Agora que a RTP se prepara para mudar de administracção, com Nuno Artur Silva a aparecer como a solução mais provável para o pelouro dos conteúdos, é preciso perceber em que medida vamos ou não ter aquilo que o ainda actual director das Produções Fictícias e do canal Q escreveu num email a Poiares Maduro em 2013: uma RTP2 com “perfil cultural” e uma programação verdadeiramente “alternativa”. Claro que não basta predicamentos genéricos desta natureza, é preciso perceber o que é esse “perfil cultural” de que fala Nuno Artur Silva – ele é quase inexistente, ou igualmente desinteressante, num canal Q – e que tipo de alternativa propõe – não é que a RTP2 não seja diferente dos outros canais já, o problema é que, face a programas do passado como No Meu Cinema, mas também Cineclube, Filme da Minha Vida, 5 Noites 5 Filmes, Cinema de Animação (com Vasco Granja), Onda Curta, aparece como urgente reverter esta tendência para o afastamento do cinema do canal.
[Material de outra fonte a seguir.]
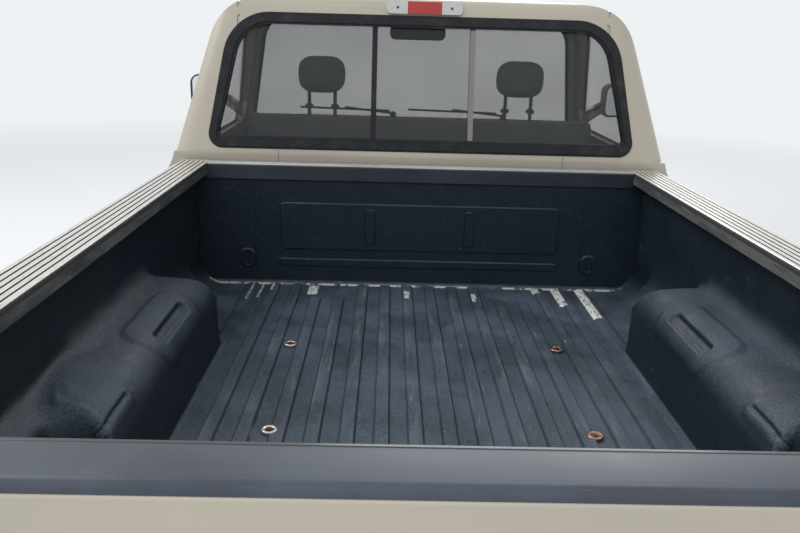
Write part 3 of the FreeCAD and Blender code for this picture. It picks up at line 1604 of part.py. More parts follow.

É crucial que Nuno Artur Silva saiba olhar para os exemplos de Bénard e de um programa como No Meu Cinema, vendo neles emblemas do que pode e deve (voltar a) ser o tratamento a dar à cultura e às artes em estações que só fazem sentido existir se souberem pôr à frente do valor “mercado” os valores da educação e do conhecimento. Também aqui o exemplo de generosidade e a visão, enfim, de Luís de Pina deverão servir como referências. Conta naquele documentário o antigo Presidente da RTP João Soares Louro que Luís de Pina “foi precursor universal de uma forma de programação televisiva que mais tarde o Canal Plus instituiu, que é, sobretudo, a de transformar a televisão como um meio de levar o cinema a casa das pessoas. O Luís de Pina, já no fim dos anos 60, anos 70, defendia a tese de que a RTP devia transmitir um filme por noite”. Passados estes anos todos, a convicção de Luís de Pina mantém-se não só actual como uma urgência ainda maior. Como resolução para o novo ano e para a nova direcção com Nuno Artur Silva, proponho então que regresse a sério o cinema à antena da RTP. Só assim outros amarão aquilo que todos amamos, aquilo que todos nós – tantos pelo pequeno ecrã – aprendemos a amar.